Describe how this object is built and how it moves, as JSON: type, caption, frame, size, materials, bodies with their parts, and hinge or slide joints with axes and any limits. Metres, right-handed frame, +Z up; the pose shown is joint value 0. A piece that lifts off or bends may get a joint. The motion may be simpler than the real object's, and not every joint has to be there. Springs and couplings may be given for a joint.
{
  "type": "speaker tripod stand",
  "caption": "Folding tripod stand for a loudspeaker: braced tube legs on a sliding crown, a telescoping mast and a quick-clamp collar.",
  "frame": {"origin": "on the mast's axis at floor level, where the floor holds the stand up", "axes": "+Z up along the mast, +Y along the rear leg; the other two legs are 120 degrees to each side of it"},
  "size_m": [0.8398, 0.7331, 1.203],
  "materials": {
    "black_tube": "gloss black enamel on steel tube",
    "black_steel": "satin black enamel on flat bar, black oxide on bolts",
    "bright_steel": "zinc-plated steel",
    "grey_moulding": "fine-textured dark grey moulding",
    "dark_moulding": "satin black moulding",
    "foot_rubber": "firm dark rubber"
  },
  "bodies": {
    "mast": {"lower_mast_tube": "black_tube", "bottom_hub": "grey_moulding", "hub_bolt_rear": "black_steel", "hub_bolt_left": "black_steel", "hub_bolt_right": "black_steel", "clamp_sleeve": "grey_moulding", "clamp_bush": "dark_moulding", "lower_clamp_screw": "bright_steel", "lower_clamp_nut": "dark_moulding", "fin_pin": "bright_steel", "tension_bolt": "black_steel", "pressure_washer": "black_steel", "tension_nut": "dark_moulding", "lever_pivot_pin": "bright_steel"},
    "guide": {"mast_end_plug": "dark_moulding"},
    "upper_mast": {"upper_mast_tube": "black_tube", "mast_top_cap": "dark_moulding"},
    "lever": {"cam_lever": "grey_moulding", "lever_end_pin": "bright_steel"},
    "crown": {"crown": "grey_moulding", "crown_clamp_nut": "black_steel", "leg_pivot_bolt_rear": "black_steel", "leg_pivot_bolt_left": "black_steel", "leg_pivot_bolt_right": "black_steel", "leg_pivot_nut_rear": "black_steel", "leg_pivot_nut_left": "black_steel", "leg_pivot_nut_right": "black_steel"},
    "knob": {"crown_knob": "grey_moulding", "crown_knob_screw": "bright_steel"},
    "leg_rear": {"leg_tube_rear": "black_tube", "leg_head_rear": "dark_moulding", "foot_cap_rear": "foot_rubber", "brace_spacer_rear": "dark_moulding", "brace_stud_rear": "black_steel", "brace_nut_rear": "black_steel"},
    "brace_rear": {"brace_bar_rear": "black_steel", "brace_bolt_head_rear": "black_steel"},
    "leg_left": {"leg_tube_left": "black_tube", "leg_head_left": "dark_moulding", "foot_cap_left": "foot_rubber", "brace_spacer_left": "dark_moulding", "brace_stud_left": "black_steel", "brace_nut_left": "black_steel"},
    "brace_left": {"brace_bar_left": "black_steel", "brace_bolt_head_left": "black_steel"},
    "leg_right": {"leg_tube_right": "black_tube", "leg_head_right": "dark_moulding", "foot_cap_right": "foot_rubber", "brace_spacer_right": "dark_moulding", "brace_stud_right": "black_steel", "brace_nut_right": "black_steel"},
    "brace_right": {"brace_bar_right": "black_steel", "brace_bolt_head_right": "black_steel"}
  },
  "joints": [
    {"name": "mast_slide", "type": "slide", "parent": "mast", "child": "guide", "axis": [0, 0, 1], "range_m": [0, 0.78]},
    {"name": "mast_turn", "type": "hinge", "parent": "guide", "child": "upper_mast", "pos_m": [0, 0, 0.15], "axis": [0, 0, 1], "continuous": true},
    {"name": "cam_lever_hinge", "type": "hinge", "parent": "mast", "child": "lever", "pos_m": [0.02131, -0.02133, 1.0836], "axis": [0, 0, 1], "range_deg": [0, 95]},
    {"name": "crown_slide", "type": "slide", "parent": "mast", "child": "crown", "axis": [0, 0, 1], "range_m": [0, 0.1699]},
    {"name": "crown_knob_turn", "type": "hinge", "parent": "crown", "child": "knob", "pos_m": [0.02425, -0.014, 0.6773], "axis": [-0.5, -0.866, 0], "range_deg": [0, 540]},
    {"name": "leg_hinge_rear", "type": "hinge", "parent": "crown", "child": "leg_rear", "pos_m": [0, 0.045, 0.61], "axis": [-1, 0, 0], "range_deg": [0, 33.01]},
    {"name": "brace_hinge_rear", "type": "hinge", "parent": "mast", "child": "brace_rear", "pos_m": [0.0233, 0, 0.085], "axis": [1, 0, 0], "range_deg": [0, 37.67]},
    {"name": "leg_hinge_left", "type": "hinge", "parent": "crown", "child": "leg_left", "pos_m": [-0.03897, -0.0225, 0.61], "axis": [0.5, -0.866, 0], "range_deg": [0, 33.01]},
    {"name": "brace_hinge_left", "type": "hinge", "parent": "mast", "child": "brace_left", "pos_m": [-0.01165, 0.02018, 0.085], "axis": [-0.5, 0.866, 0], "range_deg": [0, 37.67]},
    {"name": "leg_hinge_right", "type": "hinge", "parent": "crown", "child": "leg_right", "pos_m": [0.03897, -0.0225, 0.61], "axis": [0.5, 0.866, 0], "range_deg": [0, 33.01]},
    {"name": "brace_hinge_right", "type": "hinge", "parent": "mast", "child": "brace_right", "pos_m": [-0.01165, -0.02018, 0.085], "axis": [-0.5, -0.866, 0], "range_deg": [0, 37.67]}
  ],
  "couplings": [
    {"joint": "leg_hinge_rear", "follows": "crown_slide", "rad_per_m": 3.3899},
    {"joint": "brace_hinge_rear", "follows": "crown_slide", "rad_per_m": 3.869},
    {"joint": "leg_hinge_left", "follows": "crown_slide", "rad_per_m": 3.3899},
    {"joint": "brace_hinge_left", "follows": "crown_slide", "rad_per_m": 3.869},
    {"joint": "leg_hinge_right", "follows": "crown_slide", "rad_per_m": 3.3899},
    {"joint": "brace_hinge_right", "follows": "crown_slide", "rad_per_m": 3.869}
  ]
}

- **Set task**
Find the word "bodies" and list each line it appears in.

- **Output below**
Describe how this object is built and how it moves, as JSON: type, caption, frame, size, materials, bodies with their parts, and hinge or slide joints with axes and any limits. Metres, right-handed frame, +Z up; the pose shown is joint value 0. A piece that lifts off or bends may get a joint. The motion may be simpler than the real object's, and not every joint has to be there. Springs and couplings may be given for a joint.
  "bodies": {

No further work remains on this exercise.